Архиерей закончил вдумчивое, въедливое чтение, по небрежению владельца, мятого-перемятого свитка. Трясущимися, старческими, скрюченными болезнью пальцами, бережно поправляя и ровняя края, скрутил бумагу, но из рук не выпустил. Не вернул, не положил на пустой черный стол. Оставил при себе.
– И поэтому вы здесь? — в голосе старца теплилась надежда, получить подтверждение. — Исполнить последнюю волю покойного отца?
– Не вижу иной, мало-мальски приличной причины находиться в вашей дыре, - от гостя крепко пахнуло отвратной смесью дешевого пойла и чеснока. — Я видел разоренный тоджами Ксом, но и там не так скверно.
Осадить бы говоруна, призвать к уважительности, постращать епитимьей, а то и отходить архиерейской клюкой, за дверь вытолкать, прогнать, науськав дворовых псов. Но во власти юнца, ни больше, ни меньше, ближайшее благополучие монастырской братии. Во истину не познаваема мудрость Небес в своих помыслах. Потому не повздыхать, не поплакаться тяжкой доле, отпущенной Всевышним, но принять должной. Да и перед кем выказывать слабость? Перед неразумным маловером, отмеченным шрамами на юном лике.
– Время не щадит никого. Ни человека, ни его творения, - втолковывал недорослю Васпиниан.

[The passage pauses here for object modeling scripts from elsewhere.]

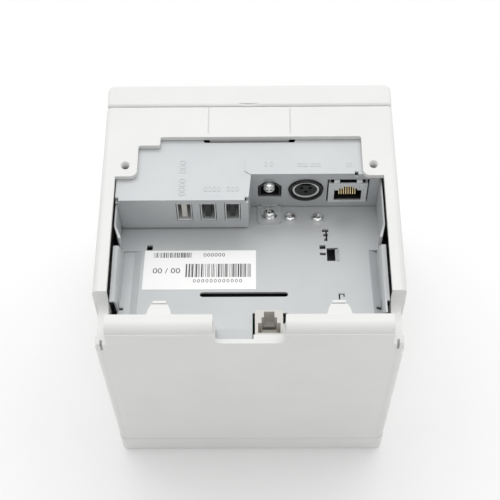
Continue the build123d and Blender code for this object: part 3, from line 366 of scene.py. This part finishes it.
def area_light(name, place, size, power):
    light = bpy.data.lights.new(name, "AREA")
    light.shape = "RECTANGLE"
    light.size, light.size_y = size
    light.energy = power
    lamp = bpy.data.objects.new(name, light)
    bpy.context.scene.collection.objects.link(lamp)
    lamp.location = place
    lamp.rotation_euler = (Vector(LIGHT_TARGET) - Vector(place)).to_track_quat("-Z", "Y").to_euler()


def make_world():
    """A white studio, brighter behind the printer than on the camera's side."""
    world = bpy.data.worlds.new("studio")
    bpy.context.scene.world = world
    world.use_nodes = True
    tree = world.node_tree
    tree.nodes["Background"].inputs["Color"].default_value = (1, 1, 1, 1)
    direction = add_node(tree, "ShaderNodeTexCoord")
    split = add_node(tree, "ShaderNodeSeparateXYZ")
    tree.links.new(direction.outputs["Generated"], split.inputs["Vector"])
    fall = add_node(tree, "ShaderNodeMapRange", interpolation_type="SMOOTHSTEP")
    fall.inputs["From Min"].default_value = FALL_START
    fall.inputs["From Max"].default_value = FALL_END
    fall.inputs["To Min"].default_value = CAMERA_SIDE
    fall.inputs["To Max"].default_value = FAR_SIDE
    tree.links.new(split.outputs["Y"], fall.inputs["Value"])
    tree.links.new(fall.outputs["Result"], tree.nodes["Background"].inputs["Strength"])


def make_lights():
    for name, (place, size, power) in LIGHTS.items():
        area_light(name, place, size, power)
    bpy.context.scene.view_settings.view_transform = "Standard"


def make_camera():
    """Close and steep, from the rear-wall side."""
    pitch, yaw, roll = (math.radians(angle) for angle in CAMERA_ANGLES)
    forward = Vector((math.sin(yaw) * math.cos(pitch), math.cos(yaw) * math.cos(pitch), -math.sin(pitch)))
    right = Vector((math.cos(yaw), -math.sin(yaw), 0.0))
    up = right.cross(forward)
    right, up = (right * math.cos(roll) + up * math.sin(roll), up * math.cos(roll) - right * math.sin(roll))
    camera_data = bpy.data.cameras.new("camera")
    camera_data.lens = CAMERA_LENS
    camera_data.sensor_width = CAMERA_SENSOR
    camera_data.shift_x, camera_data.shift_y = CAMERA_SHIFT
    camera_data.clip_start = CAMERA_NEAR
    camera = bpy.data.objects.new("camera", camera_data)
    bpy.context.scene.collection.objects.link(camera)
    turn = Matrix((right, up, -forward)).transposed().to_4x4()
    camera.matrix_world = Matrix.Translation(Vector(CAMERA_PLACE) * MM) @ turn
    bpy.context.scene.camera = camera


make_stage()
make_world()
make_lights()
make_camera()
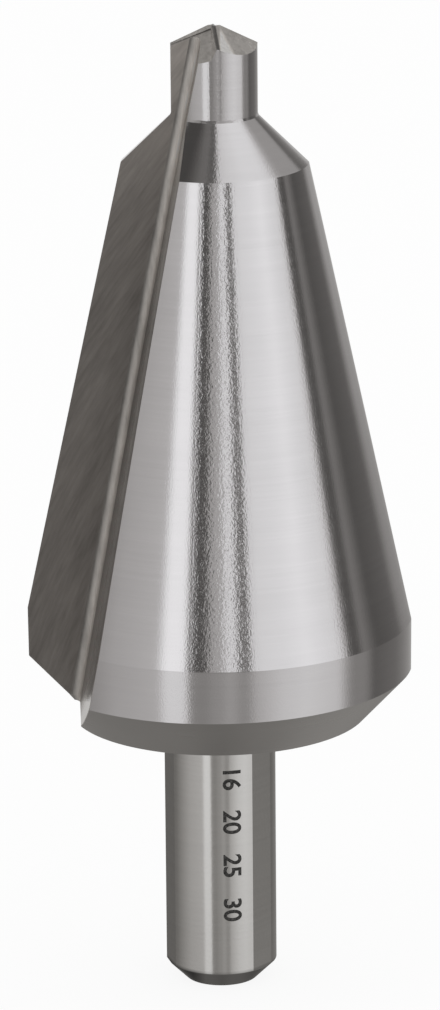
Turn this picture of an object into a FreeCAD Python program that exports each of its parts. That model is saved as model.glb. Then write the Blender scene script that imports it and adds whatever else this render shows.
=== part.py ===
"""Cone bit for drilling and widening holes in sheet metal and tube.

One solid, ground from one bar of tool steel: a round shank with three chuck
flats, a long cone with two straight flutes, and a pilot with a split point.
Millimetres. The origin is the centre of the shank's end face, +Z runs along
the axis to the tip. The bit cuts when it turns anticlockwise seen from the
tip, so the cutting edge on the -X side moves towards -Y.
"""
import FreeCAD, Part
import math
import os

V = FreeCAD.Vector
UP = V(0, 0, 1)
AXIS = V(0, 0, 0)

# Shank
SHANK_DIA = 8.8
SHANK_LENGTH = 22.4          # end face to the back face of the head
SHANK_END_CHAMFER = 1.5      # at 45 degrees
SHANK_ROOT_RADIUS = 0.8      # turned corner between shank and head
FLAT_COUNT = 3
FLAT_WIDTH = 2.2             # chord of each chuck flat: three leave 3/4 of the round
FLAT_BEARING = 49.5          # degrees from the front (-Y) towards +X, first flat

# Head, measured over the cutting edges
BAND_DIA = 30.5              # largest hole the bit makes
BAND_LENGTH = 4.05
BACK_FACE_DIA = 23.5
BACK_CHAMFER_LENGTH = 3.8
CONE_TOP_DIA = 14.55
CONE_LENGTH = 36.5
SHOULDER_LENGTH = 3.8
PILOT_DIA = 6.7
PILOT_LENGTH = 5.6           # straight part, up to the corners of the lips
LAND_RELIEF = 0.2            # fall of each land between cutting edge and heel

# Flutes: a square notch, ground along a very slightly bowed path
FLUTE_REF_HEIGHT = 48.0      # height at which the next two places are given
FLUTE_ROOT_DEPTH = 6.5       # root to the bit's centre plane
FLUTE_ROOT_BEHIND = 1.2      # root behind the plane of the two cutting edges
FLUTE_TAPER_ANGLE = 10.5     # path against the axis, following the cone
FLUTE_LEAD_ANGLE = 2.7       # path against the axis, trailing the cut
FLUTE_BOW_RADIUS = 2400.0
FLUTE_HOOK_ANGLE = 1.3       # rake of the cutting face
FLUTE_ROOT_RADIUS = 0.8
FLUTE_HALF_TRAVEL = 42.0     # cutter's travel either side of the middle height

# Split point
POINT_ANGLE = 130.0
CHISEL_HONING = 0.22         # height honed off the chisel edge
FLANK_CLEARANCE_ANGLE = 22.3
GASH_FROM_CENTRE = 0.22      # bottom of the gash beside the axis
GASH_START_DEPTH = 0.25      # bottom of the gash under the tip
GASH_BEHIND = 0.05           # its cutting face behind the axis, just ahead of the flute's
GASH_FALL_ANGLE = 30.0       # bottom line, outwards and down
GASH_WALL_ANGLE = 63.0       # steep side, against the horizontal
GASH_FLOOR_ANGLE = 22.0      # shallow side, falling to the flute

# Levels and radii that follow
SHANK_R = SHANK_DIA / 2
Z_BACK = SHANK_LENGTH
Z_BAND = Z_BACK + BACK_CHAMFER_LENGTH
Z_CONE = Z_BAND + BAND_LENGTH
Z_SHOULDER = Z_CONE + CONE_LENGTH
Z_PILOT = Z_SHOULDER + SHOULDER_LENGTH
Z_LIP_CORNER = Z_PILOT + PILOT_LENGTH
LIP_SLOPE = 1 / math.tan(math.radians(POINT_ANGLE / 2))
Z_CHISEL = Z_LIP_CORNER + LIP_SLOPE * PILOT_DIA / 2    # before honing
Z_TIP = Z_CHISEL - CHISEL_HONING
BEYOND = 10.0                # clear of the work on every side
FLUTE_REACH = BAND_DIA       # the flute cutter stands well out of the work


def half_turn(shape):
    """A copy turned half a turn about the axis: the bit has two of everything."""
    copy = shape.copy()
    copy.rotate(AXIS, UP, 180)
    return copy


def prism(points, along):
    """The closed outline through the points, pushed along a vector."""
    return Part.Face(Part.makePolygon(points + points[:1])).extrude(along)


def shank():
    """Turned shank with its end chamfer and the round corner under the head."""
    corner = SHANK_ROOT_RADIUS
    mid = corner * (1 - math.sqrt(0.5))
    arc = Part.Arc(V(SHANK_R, 0, Z_BACK - corner),
                   V(SHANK_R + mid, 0, Z_BACK - mid),
                   V(SHANK_R + corner, 0, Z_BACK)).toShape()
    below = Part.makePolygon([V(0, 0, 0), V(SHANK_R - SHANK_END_CHAMFER, 0, 0),
                              V(SHANK_R, 0, SHANK_END_CHAMFER), V(SHANK_R, 0, Z_BACK - corner)])
    inside = Z_BACK + corner
    above = Part.makePolygon([V(SHANK_R + corner, 0, Z_BACK), V(SHANK_R + corner, 0, inside),
                              V(0, 0, inside), V(0, 0, 0)])
    outline = Part.Wire(below.Edges + [arc] + above.Edges)
    return Part.Face(outline).revolve(AXIS, UP, 360)


def chuck_flat(bearing):
    """What is milled off for one flat, facing the bearing, right up to the head."""
    off_axis = math.sqrt(SHANK_R ** 2 - (FLAT_WIDTH / 2) ** 2)
    block = Part.makeBox(SHANK_DIA, BEYOND, BEYOND + Z_BACK,
                         V(-SHANK_R, -off_axis - BEYOND, -BEYOND))
    block.rotate(AXIS, UP, bearing)
    return block


def land():
    """The front half of the head: the land that trails the +X cutting edge.

    It is turned a little off centre, towards its own cutting edge, so that it
    meets the full diameter there and falls away to the relief at its heel.
    """
    off_centre = LAND_RELIEF / 2
    steps = [(BAND_DIA, Z_BACK), (BAND_DIA, Z_CONE), (CONE_TOP_DIA, Z_SHOULDER),
             (PILOT_DIA, Z_PILOT), (PILOT_DIA, Z_TIP + BEYOND)]
    outline = [V(dia / 2 - off_centre, 0, z) for dia, z in steps]
    outline = [V(0, 0, Z_BACK)] + outline + [V(0, 0, Z_TIP + BEYOND)]
    turned = Part.Face(Part.makePolygon(outline + outline[:1])).revolve(AXIS, UP, 360)
    turned.translate(V(off_centre, 0, 0))
    front = Part.makeBox(2 * BAND_DIA, BAND_DIA, Z_TIP + 2 * BEYOND, V(-BAND_DIA, -BAND_DIA, 0))
    return turned.common(front)


def back_chamfer():
    """All that the turned back chamfer leaves standing: a cone opening upwards.

    It is on centre, so it meets the relieved lands a little lower at their heels.
    """
    height = Z_TIP + BEYOND - Z_BACK
    widening = (BAND_DIA - BACK_FACE_DIA) / 2 / BACK_CHAMFER_LENGTH
    back_r = BACK_FACE_DIA / 2
    return Part.makeCone(back_r, back_r + widening * height, height, V(0, 0, Z_BACK), UP)


def flute_cutter():
    """Everything ground away in front of the -X cutting edge.

    The section is square: one side leaves the cutting face, the other the
    heel's wall, with a small radius between them.
    """
    hook = math.radians(FLUTE_HOOK_ANGLE)
    out = V(-math.cos(hook), -math.sin(hook), 0)
    forward = V(math.sin(hook), -math.cos(hook), 0)
    r = FLUTE_ROOT_RADIUS
    centre = (out + forward) * r
    arc = Part.Arc(forward * r, centre - (out + forward) * (r / math.sqrt(2)), out * r).toShape()
    sides = Part.makePolygon([out * r, out * FLUTE_REACH, (out + forward) * FLUTE_REACH,
                              forward * FLUTE_REACH, forward * r])
    section = Part.Face(Part.Wire([arc] + sides.Edges))
    pivot = V(FLUTE_BOW_RADIUS, 0, 0)
    sweep = math.degrees(FLUTE_HALF_TRAVEL / FLUTE_BOW_RADIUS)
    section.rotate(pivot, V(0, 1, 0), -sweep)
    cutter = section.revolve(pivot, V(0, 1, 0), 2 * sweep)
    cutter.rotate(AXIS, V(0, 1, 0), FLUTE_TAPER_ANGLE)
    cutter.rotate(AXIS, V(1, 0, 0), FLUTE_LEAD_ANGLE)
    cutter.translate(V(-FLUTE_ROOT_DEPTH, FLUTE_ROOT_BEHIND, FLUTE_REF_HEIGHT))
    return cutter


def flank_cutter():
    """All that lies above the flank behind the +X lip."""
    size = 4 * PILOT_DIA
    clearance = math.tan(math.radians(FLANK_CLEARANCE_ANGLE))
    corners = []
    for x, y in ((-size, -size), (size, -size), (size, size), (-size, size)):
        corners.append(V(x, y, Z_CHISEL - LIP_SLOPE * x + clearance * y))
    return prism(corners, V(0, 0, 3 * size))


def honing():
    """What is honed off the sharp chisel edge."""
    return Part.makeCylinder(PILOT_DIA, BEYOND * 2, V(0, 0, Z_TIP), UP)


def gash_cutter():
    """The notch that thins the web: it carries the -X lip in to the centre."""
    wall = math.radians(GASH_WALL_ANGLE)
    floor = math.radians(GASH_FLOOR_ANGLE)
    fall = math.radians(GASH_FALL_ANGLE)
    bottom = V(-GASH_FROM_CENTRE, GASH_BEHIND, Z_TIP - GASH_START_DEPTH)
    reach = PILOT_DIA
    up_wall = V(math.cos(wall), 0, math.sin(wall)) * reach
    down_floor = V(-math.cos(floor), 0, -math.sin(floor)) * reach
    over = V(down_floor.x, 0, up_wall.z)
    outline = [bottom, bottom + up_wall, bottom + over, bottom + down_floor]
    return prism(outline, V(0, -math.cos(fall), -math.sin(fall)) * reach)


def cone_bit():
    """The finished bit."""
    front = land()
    head = front.fuse(half_turn(front)).common(back_chamfer())
    blank = head.fuse(shank())
    cutters = [honing()]
    for cutter in (flute_cutter(), flank_cutter(), gash_cutter()):
        cutters += [cutter, half_turn(cutter)]
    for n in range(FLAT_COUNT):
        cutters.append(chuck_flat(FLAT_BEARING + n * 360 / FLAT_COUNT))
    bit = blank.cut(cutters).removeSplitter()
    solids = bit.Solids
    assert len(solids) == 1 and bit.isValid(), "the bit is not one sound solid"
    return solids[0]


os.makedirs("parts", exist_ok=True)
bit = cone_bit()
bit.exportStep("parts/cone_bit.step")
box = bit.BoundBox
print("cone_bit: %d faces, %.0f mm3, %.2f x %.2f x %.2f mm, z %.2f to %.2f" % (
    len(bit.Faces), bit.Volume, box.XLength, box.YLength, box.ZLength, box.ZMin, box.ZMax))
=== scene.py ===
# %% [markdown]
# # A cone bit for sheet metal and tube
# One bar of tool steel, turned and then ground: a round shank with three
# chuck flats, a long slim cone with two straight flutes, and a pilot with a
# split point. The CAD model holds its sizes. This lesson makes the surface
# that the eye sees: smooth ground curves, crisp edges and the grinding marks.
# The first cell brings in the CAD model and keeps its box, because nothing
# made here may stand outside it.

# %% The CAD frame and its box
import math
import bmesh
import bpy
import numpy as np
from mathutils import Matrix, Vector
from mathutils.geometry import tessellate_polygon


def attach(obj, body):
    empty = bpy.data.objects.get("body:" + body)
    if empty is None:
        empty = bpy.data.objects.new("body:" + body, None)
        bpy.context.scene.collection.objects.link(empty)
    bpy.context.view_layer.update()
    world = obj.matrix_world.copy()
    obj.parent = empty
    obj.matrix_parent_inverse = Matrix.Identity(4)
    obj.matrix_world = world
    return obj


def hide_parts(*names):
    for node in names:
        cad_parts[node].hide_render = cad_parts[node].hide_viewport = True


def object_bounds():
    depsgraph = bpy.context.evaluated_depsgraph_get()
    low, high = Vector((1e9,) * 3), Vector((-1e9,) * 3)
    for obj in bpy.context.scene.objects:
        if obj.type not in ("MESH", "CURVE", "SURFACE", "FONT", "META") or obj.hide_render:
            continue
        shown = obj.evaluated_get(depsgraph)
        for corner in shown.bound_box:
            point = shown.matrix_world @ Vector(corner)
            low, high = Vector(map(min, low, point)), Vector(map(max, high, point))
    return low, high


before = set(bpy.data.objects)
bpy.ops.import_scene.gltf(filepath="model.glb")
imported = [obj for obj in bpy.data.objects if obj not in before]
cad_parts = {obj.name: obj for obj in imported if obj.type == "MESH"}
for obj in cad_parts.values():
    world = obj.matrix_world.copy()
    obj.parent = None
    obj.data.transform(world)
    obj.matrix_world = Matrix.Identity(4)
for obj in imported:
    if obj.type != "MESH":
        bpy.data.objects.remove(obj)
cad_box = [list(corner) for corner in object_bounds()]
MM = 0.001
print("CAD box in mm:", [[round(c / MM, 2) for c in corner] for corner in cad_box])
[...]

– Этим сводам тысяча лет. Столица начиналась от наших стен. Под нашим кровом находили пристанище первые монархи Эглер-хошксара. На наших алтарях выставлялись раки святых Хрисса и Фриды, а в подземельях монастыря годами хранилась королевская казна и Плащаница Шхины. С нашего иконостаса пяти церквам столичным щедро святыни отданы. На них и сейчас смотришь, сердцем благоговеешь. Не то, что нынешняя мазня, какую купцы вскладчину для Святой Афры в Энтурии приобрели. Там сроду хороших икон не писано, хотя от устава ни в чем не отступают.
– Зато теперь…., - Поллак не стесняясь обидеть старика, изобразил самое отвращение.
– Мы монахи. Наша участь смирение, молитва и вспоможение сирым и нагим, - поостыл старик. Или заморился от длинной речи.
– А в канаве у ворот, те, кому не вспомогли? — ёрничает унгриец, не жалея архиерейского самолюбия.
– Но мне собственно безразлично сколь древни и живописны ваши развалины, а причина моего пребывания у вас, известна из содержания бумаги.
– Свершение богоугодных дел, достойно всяческой похвалы.